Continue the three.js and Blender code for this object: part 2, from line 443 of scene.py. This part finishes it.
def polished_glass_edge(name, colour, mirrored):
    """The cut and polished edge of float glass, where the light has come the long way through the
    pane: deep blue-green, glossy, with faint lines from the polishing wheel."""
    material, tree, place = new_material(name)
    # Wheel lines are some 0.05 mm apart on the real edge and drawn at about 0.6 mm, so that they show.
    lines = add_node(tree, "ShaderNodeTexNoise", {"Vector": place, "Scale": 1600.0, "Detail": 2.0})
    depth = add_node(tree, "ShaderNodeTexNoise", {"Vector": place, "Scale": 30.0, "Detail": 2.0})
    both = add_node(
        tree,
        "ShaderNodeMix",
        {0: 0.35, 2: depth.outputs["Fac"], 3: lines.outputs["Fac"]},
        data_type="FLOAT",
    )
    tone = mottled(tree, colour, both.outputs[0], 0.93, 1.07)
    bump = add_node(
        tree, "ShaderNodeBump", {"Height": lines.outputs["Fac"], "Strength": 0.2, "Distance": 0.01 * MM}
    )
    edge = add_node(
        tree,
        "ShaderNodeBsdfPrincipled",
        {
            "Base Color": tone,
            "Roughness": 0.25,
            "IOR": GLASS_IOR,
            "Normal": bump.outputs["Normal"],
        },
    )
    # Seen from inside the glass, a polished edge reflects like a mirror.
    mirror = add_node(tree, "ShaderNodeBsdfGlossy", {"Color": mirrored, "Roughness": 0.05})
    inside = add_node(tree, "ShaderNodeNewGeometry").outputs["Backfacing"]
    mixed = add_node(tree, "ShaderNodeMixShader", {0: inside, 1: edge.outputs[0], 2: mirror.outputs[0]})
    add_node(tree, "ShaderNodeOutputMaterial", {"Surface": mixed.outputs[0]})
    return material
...
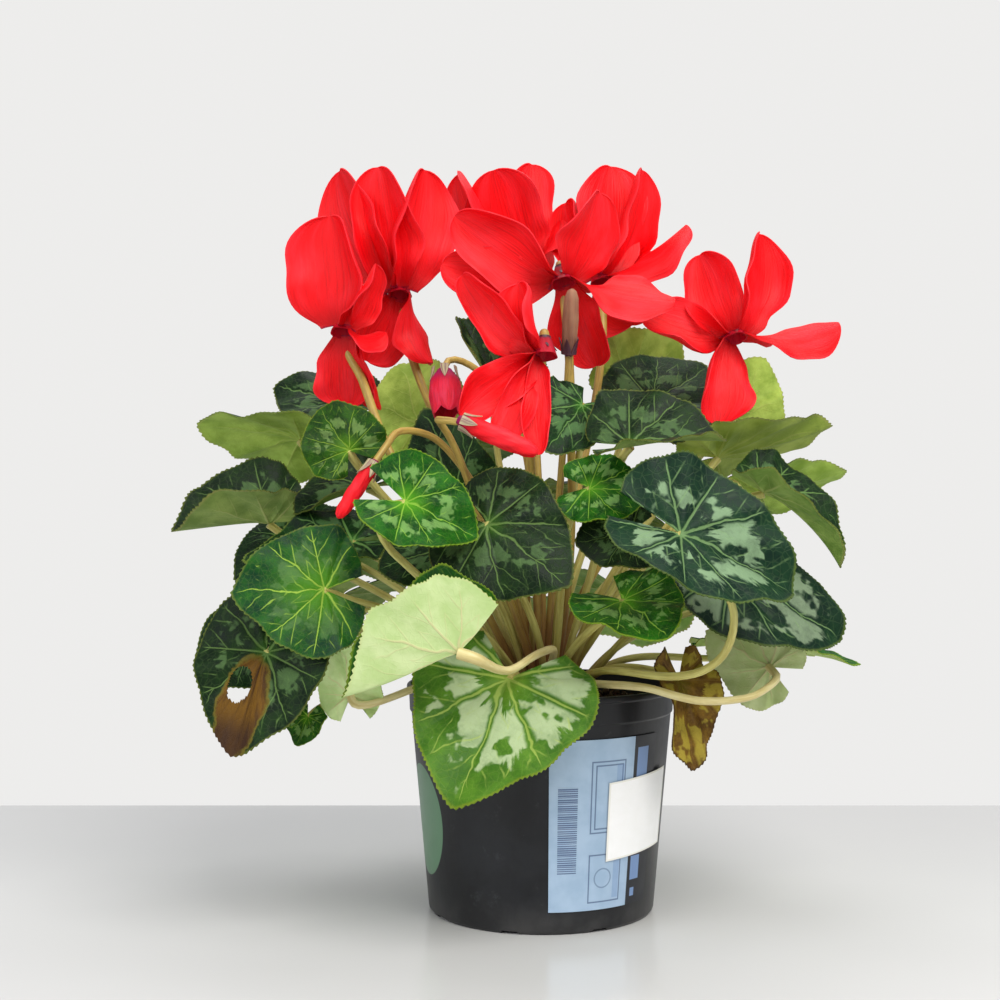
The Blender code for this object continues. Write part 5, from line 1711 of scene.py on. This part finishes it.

## Task statement
Return every line holding the word "scene" from the records.

## Exercise solution
Continue the three.js and Blender code for this object: part 2, from line 443 of scene.py. This part finishes it.
The Blender code for this object continues. Write part 5, from line 1711 of scene.py on. This part finishes it.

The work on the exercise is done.